Short problem: Copy, without any alteration, the lines from the one that includes "bake_transform(piece)" up to and including the one that includes "BEND_BARE = 22 * MM".

— Start of Given information —

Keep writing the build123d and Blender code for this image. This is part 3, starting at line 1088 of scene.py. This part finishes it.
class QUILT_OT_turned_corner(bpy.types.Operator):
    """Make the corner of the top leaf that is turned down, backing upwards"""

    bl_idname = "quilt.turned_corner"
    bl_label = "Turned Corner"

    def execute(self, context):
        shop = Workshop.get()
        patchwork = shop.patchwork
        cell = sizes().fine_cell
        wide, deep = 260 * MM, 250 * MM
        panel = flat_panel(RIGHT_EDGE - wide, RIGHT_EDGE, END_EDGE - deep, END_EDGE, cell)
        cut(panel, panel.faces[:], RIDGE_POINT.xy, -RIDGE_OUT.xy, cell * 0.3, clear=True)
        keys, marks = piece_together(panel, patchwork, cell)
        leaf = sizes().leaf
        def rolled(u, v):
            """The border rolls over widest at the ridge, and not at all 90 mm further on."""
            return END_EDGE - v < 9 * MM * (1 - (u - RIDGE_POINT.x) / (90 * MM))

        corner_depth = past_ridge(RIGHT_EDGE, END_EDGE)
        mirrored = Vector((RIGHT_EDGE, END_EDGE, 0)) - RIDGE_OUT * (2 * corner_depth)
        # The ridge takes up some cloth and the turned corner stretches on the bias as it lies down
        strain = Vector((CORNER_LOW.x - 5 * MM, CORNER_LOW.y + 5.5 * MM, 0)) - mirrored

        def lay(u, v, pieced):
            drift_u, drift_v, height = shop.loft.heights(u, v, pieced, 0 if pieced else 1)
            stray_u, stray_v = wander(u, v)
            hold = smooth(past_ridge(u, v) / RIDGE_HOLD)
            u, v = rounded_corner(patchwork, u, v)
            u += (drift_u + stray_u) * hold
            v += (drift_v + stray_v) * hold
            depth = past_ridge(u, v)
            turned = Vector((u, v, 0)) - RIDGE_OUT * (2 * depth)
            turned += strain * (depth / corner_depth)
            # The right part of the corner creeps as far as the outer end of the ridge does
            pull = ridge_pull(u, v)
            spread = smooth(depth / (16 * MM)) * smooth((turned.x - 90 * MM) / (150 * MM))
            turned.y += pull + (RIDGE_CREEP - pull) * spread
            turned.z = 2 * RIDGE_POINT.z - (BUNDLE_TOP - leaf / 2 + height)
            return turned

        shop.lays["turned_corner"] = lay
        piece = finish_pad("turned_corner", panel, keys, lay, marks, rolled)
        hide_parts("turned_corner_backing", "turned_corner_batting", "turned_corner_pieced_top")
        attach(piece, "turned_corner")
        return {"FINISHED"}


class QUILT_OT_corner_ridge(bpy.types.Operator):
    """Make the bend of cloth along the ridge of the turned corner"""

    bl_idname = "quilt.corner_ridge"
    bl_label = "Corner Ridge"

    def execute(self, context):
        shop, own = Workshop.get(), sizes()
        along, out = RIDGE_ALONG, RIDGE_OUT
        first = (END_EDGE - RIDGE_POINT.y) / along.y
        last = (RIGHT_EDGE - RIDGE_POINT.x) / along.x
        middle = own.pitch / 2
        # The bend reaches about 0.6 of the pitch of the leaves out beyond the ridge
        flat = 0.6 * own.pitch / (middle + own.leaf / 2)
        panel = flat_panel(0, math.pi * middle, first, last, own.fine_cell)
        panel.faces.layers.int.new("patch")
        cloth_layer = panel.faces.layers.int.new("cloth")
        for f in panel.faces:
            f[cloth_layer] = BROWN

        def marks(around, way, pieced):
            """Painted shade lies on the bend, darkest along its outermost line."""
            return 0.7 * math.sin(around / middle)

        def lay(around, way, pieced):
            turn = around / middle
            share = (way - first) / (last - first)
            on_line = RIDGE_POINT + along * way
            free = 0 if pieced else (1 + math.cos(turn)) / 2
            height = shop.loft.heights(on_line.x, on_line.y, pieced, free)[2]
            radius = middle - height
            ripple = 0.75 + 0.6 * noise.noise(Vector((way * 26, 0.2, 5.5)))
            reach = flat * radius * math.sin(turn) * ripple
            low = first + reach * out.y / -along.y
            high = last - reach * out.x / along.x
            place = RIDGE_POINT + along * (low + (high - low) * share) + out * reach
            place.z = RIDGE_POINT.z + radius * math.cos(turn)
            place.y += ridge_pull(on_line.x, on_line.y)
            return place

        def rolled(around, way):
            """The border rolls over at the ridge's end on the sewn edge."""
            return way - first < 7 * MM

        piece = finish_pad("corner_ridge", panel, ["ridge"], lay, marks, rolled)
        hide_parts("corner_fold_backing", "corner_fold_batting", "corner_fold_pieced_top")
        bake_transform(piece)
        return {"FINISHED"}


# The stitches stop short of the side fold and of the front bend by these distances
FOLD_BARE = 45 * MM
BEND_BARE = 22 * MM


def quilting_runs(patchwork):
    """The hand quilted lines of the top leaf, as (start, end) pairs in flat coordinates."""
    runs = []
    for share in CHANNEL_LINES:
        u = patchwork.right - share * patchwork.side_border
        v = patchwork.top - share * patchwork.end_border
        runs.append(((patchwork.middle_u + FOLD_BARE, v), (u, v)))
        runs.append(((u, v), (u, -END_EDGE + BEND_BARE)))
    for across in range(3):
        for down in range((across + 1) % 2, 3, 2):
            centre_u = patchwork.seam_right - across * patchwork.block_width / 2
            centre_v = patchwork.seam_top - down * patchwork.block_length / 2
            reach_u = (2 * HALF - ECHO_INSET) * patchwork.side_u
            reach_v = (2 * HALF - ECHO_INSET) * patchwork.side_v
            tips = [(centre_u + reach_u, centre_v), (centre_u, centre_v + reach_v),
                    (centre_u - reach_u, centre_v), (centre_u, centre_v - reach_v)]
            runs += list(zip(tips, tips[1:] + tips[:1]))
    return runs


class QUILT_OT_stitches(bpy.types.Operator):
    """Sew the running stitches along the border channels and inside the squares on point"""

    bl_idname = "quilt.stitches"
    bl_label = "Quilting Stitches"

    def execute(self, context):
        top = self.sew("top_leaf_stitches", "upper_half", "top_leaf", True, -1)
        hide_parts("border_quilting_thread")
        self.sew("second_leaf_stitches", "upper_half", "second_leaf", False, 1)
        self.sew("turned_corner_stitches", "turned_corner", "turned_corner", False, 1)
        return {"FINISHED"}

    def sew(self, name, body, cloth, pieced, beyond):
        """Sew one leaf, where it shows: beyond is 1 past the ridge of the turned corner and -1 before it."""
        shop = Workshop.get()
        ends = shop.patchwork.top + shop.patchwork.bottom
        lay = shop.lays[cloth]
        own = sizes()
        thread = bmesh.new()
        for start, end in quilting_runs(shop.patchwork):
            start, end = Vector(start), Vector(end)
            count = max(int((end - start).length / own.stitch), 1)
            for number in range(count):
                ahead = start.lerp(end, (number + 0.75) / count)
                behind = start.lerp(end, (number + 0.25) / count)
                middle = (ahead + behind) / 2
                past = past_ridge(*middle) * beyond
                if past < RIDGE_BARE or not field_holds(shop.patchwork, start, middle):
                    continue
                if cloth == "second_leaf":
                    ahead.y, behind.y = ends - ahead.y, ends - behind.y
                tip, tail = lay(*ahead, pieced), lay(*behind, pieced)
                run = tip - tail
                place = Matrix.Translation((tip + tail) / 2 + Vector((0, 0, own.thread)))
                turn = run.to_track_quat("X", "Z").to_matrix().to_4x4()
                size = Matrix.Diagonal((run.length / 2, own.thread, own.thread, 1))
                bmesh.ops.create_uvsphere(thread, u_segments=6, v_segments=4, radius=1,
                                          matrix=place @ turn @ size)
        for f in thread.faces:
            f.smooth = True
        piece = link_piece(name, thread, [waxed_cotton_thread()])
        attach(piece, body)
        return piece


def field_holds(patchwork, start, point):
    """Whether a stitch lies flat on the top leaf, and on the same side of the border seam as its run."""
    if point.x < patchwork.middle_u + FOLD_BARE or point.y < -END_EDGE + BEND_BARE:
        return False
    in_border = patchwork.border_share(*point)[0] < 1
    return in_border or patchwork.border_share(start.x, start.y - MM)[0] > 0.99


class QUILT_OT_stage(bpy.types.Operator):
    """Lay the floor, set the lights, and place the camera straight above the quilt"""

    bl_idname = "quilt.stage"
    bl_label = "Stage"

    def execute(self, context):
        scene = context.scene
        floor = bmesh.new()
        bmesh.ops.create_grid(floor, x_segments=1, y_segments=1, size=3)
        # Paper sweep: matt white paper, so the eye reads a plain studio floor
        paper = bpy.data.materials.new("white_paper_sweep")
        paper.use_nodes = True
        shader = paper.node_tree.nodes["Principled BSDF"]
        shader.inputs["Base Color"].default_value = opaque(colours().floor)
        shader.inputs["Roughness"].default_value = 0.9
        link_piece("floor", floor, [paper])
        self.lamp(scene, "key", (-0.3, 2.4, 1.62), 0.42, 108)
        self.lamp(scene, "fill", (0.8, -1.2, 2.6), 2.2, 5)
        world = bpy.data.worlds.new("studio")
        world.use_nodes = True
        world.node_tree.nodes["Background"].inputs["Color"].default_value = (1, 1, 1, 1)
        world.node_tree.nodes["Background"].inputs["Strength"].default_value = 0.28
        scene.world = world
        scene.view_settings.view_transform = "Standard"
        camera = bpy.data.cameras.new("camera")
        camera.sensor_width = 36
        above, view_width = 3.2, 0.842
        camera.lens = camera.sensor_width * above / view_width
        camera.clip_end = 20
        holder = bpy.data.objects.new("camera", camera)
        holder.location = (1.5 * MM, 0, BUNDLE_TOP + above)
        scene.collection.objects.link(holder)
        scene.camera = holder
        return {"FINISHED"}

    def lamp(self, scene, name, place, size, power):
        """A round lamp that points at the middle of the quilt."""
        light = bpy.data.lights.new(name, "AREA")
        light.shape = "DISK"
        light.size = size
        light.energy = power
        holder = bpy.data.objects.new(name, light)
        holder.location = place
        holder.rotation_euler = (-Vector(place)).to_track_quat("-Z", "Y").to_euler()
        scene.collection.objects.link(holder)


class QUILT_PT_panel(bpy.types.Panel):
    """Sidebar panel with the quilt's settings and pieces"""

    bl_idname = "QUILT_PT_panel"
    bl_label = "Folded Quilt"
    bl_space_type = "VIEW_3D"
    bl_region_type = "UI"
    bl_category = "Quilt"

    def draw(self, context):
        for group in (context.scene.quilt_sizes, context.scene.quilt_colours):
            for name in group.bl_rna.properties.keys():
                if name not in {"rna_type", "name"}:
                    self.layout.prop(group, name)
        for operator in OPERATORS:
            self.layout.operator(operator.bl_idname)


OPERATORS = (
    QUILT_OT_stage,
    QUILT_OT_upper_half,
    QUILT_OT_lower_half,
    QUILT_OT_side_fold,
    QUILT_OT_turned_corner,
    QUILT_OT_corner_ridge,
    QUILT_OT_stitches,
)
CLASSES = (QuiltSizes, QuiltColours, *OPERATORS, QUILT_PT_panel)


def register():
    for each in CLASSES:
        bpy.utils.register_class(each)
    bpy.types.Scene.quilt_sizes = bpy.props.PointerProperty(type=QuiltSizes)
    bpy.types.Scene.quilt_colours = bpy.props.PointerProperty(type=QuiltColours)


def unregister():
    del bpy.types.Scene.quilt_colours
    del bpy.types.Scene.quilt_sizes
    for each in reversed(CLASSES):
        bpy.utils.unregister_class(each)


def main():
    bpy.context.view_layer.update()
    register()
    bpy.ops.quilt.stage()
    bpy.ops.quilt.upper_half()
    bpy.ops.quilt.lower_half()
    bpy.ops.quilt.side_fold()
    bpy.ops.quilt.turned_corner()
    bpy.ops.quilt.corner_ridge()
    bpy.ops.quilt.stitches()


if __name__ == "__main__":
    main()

— End of Given information —

Answer to this exercise:
        bake_transform(piece)
        return {"FINISHED"}


# The stitches stop short of the side fold and of the front bend by these distances
FOLD_BARE = 45 * MM
BEND_BARE = 22 * MM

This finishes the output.